My connection to China suddenly grew even stronger, when quite by accident my daughter Carmen took up the study of Chinese at Haverford College. After her graduation, the Confucius Institute awarded her a year-long scholarship to study the language at Beijing Language and Culture University, after which she remained in Beijing for three years, working for a company that helps Chinese high school students apply to top U.S. colleges and universities.

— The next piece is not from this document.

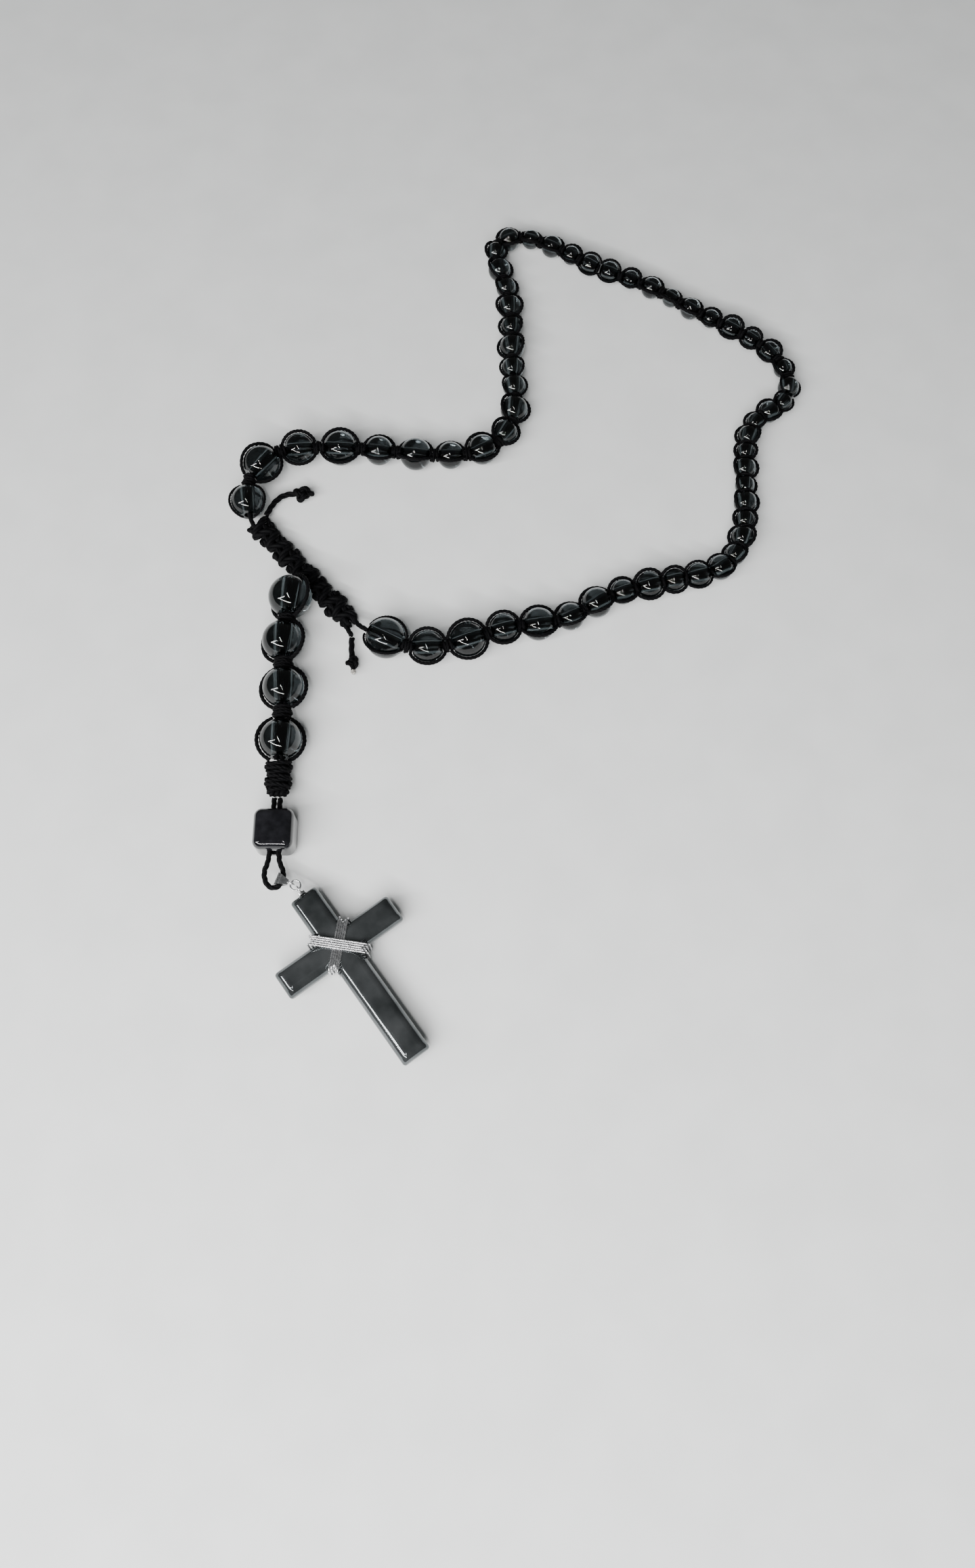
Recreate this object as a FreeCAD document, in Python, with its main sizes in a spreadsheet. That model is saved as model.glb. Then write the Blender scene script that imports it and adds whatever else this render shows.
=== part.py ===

In 2012, I retired from the Department of State, winding up a 37-year-long career in government. Reflecting that I should find some way to show appreciation for the Confucius Institute’s generosity towards our family, I began to attend weekly presentations about Chinese affairs sponsored by George Mason’s Confucius Institute. By late 2014, this casual contact had led to the formation of a Chinese Reading Club at George Mason’s Confucius Institute, which by mid-2016 boasted of six experienced Chinese learners who could read and discuss difficult, highly literary shorter works of such esteemed Chinese authors as Mo Yan, Liu Zhenyun, Bi Feiyu and Su Tong. We suspect that this advanced Chinese Reading Group – whose members are not native speakers – may be unique within the United States. The challenges and joys (!) of our biweekly group meetings to decipher the cultural, linguistic and literary secrets of the short stories we read, in Chinese, under the expert guidance of our CI teachers He Xiao and Wang Lihong. have brought us to a deeper understanding of China and the Chinese mind through modern literature – even to those in our group who have lived and studied China and Chinese for decades.

I am personally grateful for the opportunity that the Confucius Institute has provided to advanced learners of Chinese in the Washington, D.C. area through the formation and support of our Reading Group. I can only suggest that the Confucius Institute at George Mason might consider promoting the model of this Reading Group to other Confucius Institutes in the United States and worldwide, as more and more Westerners embark on that wonderful voyage to learn the world’s most spoken (and read) language: Mandarin Chinese.